Still whip-thin, and occasionally rigid and precise in his movements, Byrne drew from a deep well of soul as he sang on the soaring "One Fine Day" and re-created the "found" vocals originally supplied by snippets of other people's voices on "Help Me Somebody." He often sang with his eyes raised to the back of the theater, as if lost in thought while watching a beautiful sunrise.
The dancers first appeared on the second song, "I Zimbra," whirling and dancing around the stage and engaging the backup singers. They turned "Houses in Motion" into one big choreographed trust exercise, with the dancers — two women and a man — darting between Byrne and the microphone when he paused for breath, and holding the singer up as he leaned backward after a set of lyrics.
Byrne often moved aside while they interpreted his songs through movement, though he occasionally joined in the routines, and his physical reticence dissolved. He and the dancers all sat rotating slowly in swiveling office chairs on "Life is Long," a new song with Byrne on acoustic guitar, and he did a little soft-shoe of his own on Talking Heads' "Crosseyed and Painless" before blasting out a fierce guitar solo.

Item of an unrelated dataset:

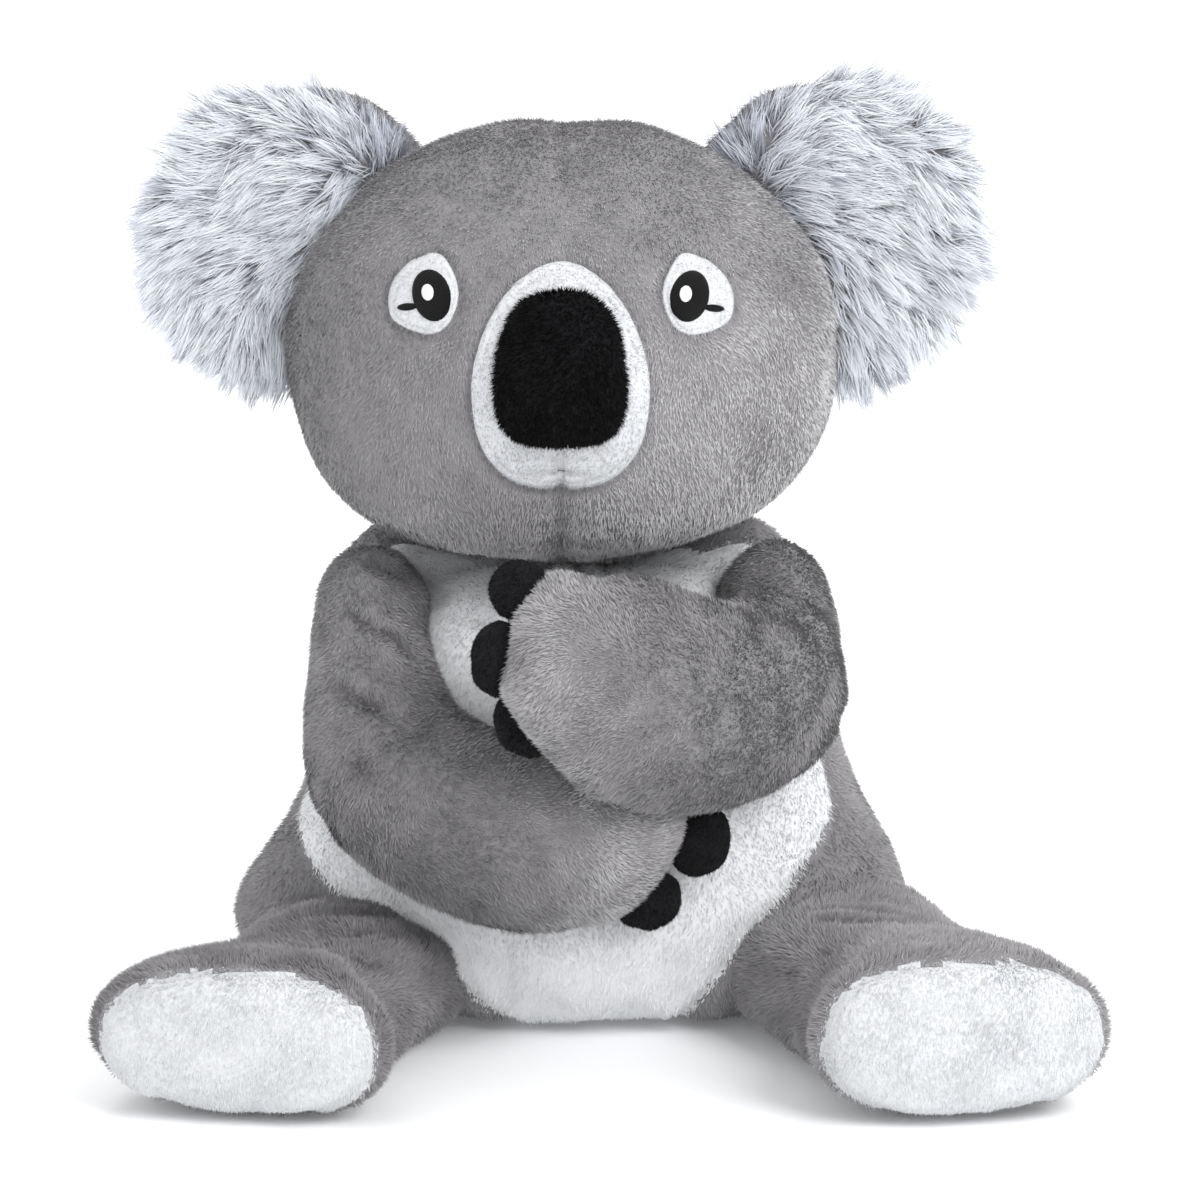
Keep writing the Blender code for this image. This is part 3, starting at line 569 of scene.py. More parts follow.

The expressive audience responded loudest to Talking Heads material, including a few favorites that Byrne saved for later in the set. "Once in a Lifetime" had the crowd on its feet, with a wave of applause when the male dancer leapfrogged over Byrne's head as the singer stood playing guitar. Byrne permitted himself a quick grin afterward, before launching into "Life During Wartime."
After ending the main set with the new song "I Feel My Stuff," he and the band returned with "Take Me to the River" in the first of three encores that also included "Burnin' Down the House" and, to end, the dreamy new song "Everything That Happens."